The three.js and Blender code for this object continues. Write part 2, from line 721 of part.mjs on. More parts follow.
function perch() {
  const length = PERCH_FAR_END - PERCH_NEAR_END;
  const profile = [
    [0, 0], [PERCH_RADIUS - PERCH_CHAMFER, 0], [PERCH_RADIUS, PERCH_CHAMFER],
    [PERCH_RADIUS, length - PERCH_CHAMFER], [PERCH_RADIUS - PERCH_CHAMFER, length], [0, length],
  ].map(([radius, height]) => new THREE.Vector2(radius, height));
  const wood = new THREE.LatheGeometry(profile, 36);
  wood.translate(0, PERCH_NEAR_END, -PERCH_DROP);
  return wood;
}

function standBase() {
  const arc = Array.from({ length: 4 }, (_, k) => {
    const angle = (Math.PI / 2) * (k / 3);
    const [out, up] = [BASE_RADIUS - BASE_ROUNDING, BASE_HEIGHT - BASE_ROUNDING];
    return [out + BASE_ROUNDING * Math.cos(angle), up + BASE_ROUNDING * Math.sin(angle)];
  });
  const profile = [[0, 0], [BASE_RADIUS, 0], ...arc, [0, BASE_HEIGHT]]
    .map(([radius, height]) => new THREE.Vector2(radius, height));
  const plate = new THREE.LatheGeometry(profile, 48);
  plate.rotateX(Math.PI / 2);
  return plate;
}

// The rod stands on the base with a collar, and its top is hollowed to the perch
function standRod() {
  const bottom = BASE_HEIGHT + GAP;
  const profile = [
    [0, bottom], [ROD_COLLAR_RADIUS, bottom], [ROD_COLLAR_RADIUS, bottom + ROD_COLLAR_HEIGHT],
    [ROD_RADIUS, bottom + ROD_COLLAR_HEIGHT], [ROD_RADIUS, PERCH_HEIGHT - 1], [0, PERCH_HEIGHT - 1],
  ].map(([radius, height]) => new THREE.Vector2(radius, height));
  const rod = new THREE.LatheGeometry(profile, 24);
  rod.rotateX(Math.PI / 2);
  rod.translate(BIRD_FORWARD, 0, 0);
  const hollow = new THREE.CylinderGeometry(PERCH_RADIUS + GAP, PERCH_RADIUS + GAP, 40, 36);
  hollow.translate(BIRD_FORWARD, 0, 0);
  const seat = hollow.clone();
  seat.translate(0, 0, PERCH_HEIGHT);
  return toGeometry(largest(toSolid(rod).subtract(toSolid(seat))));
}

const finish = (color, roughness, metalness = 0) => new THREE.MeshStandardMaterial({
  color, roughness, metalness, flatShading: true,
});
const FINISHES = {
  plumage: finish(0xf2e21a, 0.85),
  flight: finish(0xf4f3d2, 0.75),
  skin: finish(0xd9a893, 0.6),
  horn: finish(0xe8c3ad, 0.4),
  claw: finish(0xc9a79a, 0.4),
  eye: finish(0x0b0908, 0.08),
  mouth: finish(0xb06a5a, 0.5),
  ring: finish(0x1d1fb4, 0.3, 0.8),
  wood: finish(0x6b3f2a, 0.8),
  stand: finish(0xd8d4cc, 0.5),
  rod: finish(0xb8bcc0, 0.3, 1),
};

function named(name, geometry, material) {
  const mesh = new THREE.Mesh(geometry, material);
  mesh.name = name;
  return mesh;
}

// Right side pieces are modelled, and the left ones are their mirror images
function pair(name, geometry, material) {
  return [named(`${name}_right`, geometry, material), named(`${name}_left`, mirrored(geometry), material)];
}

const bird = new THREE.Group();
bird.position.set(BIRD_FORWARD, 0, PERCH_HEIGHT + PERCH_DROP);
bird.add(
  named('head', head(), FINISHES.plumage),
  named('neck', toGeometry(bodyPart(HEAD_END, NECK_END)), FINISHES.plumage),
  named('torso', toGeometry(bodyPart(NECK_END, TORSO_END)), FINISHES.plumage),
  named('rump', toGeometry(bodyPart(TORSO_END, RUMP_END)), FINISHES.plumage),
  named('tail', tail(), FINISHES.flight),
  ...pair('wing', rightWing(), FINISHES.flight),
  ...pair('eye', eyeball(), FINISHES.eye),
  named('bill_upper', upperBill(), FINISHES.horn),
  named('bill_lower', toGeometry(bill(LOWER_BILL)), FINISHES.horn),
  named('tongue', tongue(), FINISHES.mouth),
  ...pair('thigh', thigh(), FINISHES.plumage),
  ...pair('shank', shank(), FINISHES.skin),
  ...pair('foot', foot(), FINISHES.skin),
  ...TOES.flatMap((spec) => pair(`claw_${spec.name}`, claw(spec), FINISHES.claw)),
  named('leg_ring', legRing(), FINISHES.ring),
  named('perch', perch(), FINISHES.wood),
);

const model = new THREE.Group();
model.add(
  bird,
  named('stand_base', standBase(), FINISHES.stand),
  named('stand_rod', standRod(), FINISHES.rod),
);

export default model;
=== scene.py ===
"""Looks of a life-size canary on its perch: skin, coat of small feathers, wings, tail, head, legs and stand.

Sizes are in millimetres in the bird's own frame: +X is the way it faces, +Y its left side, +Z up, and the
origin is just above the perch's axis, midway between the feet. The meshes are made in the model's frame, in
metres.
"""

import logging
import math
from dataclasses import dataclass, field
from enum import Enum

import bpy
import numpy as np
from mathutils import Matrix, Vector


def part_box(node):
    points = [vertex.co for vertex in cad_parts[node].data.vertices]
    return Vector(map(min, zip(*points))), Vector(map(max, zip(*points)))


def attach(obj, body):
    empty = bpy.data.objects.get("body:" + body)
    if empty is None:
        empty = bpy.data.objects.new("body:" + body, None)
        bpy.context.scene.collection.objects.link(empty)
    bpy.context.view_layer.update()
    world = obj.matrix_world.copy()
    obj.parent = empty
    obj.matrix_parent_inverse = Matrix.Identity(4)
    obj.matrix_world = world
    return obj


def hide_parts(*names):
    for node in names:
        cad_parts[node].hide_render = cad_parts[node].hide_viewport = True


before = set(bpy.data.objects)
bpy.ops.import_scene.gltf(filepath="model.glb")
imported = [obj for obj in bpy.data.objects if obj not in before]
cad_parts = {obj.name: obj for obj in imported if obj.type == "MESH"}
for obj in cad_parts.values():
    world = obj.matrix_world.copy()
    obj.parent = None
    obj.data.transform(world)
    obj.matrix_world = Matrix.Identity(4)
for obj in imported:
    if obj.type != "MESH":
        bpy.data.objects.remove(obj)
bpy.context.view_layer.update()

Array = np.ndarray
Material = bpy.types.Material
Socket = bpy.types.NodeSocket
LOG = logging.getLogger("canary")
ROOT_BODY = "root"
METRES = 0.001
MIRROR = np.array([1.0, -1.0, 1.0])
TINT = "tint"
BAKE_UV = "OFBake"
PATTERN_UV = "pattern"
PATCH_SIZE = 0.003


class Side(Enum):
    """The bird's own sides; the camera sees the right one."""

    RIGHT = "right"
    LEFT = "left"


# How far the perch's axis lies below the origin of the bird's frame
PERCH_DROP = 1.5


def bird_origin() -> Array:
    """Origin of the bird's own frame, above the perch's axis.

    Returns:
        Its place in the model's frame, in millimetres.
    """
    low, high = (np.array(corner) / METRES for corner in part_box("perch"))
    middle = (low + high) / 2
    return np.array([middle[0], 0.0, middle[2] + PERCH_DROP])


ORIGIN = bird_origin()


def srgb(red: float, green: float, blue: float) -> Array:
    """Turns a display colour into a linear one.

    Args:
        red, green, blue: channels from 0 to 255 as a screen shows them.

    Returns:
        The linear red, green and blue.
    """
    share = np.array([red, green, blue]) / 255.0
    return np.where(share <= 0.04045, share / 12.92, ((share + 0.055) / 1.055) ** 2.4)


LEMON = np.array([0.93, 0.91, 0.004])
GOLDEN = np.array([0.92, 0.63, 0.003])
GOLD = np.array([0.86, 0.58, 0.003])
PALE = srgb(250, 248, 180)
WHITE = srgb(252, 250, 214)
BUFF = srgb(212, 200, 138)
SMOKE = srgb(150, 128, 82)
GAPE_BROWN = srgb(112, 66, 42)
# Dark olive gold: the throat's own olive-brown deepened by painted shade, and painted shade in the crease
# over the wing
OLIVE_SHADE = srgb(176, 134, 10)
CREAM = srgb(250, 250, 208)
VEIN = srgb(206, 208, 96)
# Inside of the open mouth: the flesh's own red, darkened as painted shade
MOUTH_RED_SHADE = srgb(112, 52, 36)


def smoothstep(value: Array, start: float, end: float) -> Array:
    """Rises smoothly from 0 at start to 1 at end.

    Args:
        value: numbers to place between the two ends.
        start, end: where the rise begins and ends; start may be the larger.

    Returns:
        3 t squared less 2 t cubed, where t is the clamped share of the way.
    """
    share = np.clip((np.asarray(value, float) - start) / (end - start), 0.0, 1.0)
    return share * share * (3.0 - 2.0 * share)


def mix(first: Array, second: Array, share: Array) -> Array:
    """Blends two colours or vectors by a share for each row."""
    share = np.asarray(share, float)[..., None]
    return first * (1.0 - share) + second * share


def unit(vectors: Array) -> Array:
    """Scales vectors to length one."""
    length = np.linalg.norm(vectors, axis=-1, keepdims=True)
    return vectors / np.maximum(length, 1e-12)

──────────

PROBLEM TO SOLVE = Reproduce only the lines from the one containing "const bird = new THREE.Group();" through the one containing "obj.matrix_world = world", inclusive of both.

IN RESPONSE =
const bird = new THREE.Group();
bird.position.set(BIRD_FORWARD, 0, PERCH_HEIGHT + PERCH_DROP);
bird.add(
  named('head', head(), FINISHES.plumage),
  named('neck', toGeometry(bodyPart(HEAD_END, NECK_END)), FINISHES.plumage),
  named('torso', toGeometry(bodyPart(NECK_END, TORSO_END)), FINISHES.plumage),
  named('rump', toGeometry(bodyPart(TORSO_END, RUMP_END)), FINISHES.plumage),
  named('tail', tail(), FINISHES.flight),
  ...pair('wing', rightWing(), FINISHES.flight),
  ...pair('eye', eyeball(), FINISHES.eye),
  named('bill_upper', upperBill(), FINISHES.horn),
  named('bill_lower', toGeometry(bill(LOWER_BILL)), FINISHES.horn),
  named('tongue', tongue(), FINISHES.mouth),
  ...pair('thigh', thigh(), FINISHES.plumage),
  ...pair('shank', shank(), FINISHES.skin),
  ...pair('foot', foot(), FINISHES.skin),
  ...TOES.flatMap((spec) => pair(`claw_${spec.name}`, claw(spec), FINISHES.claw)),
  named('leg_ring', legRing(), FINISHES.ring),
  named('perch', perch(), FINISHES.wood),
);

const model = new THREE.Group();
model.add(
  bird,
  named('stand_base', standBase(), FINISHES.stand),
  named('stand_rod', standRod(), FINISHES.rod),
);

export default model;
=== scene.py ===
"""Looks of a life-size canary on its perch: skin, coat of small feathers, wings, tail, head, legs and stand.

Sizes are in millimetres in the bird's own frame: +X is the way it faces, +Y its left side, +Z up, and the
origin is just above the perch's axis, midway between the feet. The meshes are made in the model's frame, in
metres.
"""

import logging
import math
from dataclasses import dataclass, field
from enum import Enum

import bpy
import numpy as np
from mathutils import Matrix, Vector


def part_box(node):
    points = [vertex.co for vertex in cad_parts[node].data.vertices]
    return Vector(map(min, zip(*points))), Vector(map(max, zip(*points)))


def attach(obj, body):
    empty = bpy.data.objects.get("body:" + body)
    if empty is None:
        empty = bpy.data.objects.new("body:" + body, None)
        bpy.context.scene.collection.objects.link(empty)
    bpy.context.view_layer.update()
    world = obj.matrix_world.copy()
    obj.parent = empty
    obj.matrix_parent_inverse = Matrix.Identity(4)
    obj.matrix_world = world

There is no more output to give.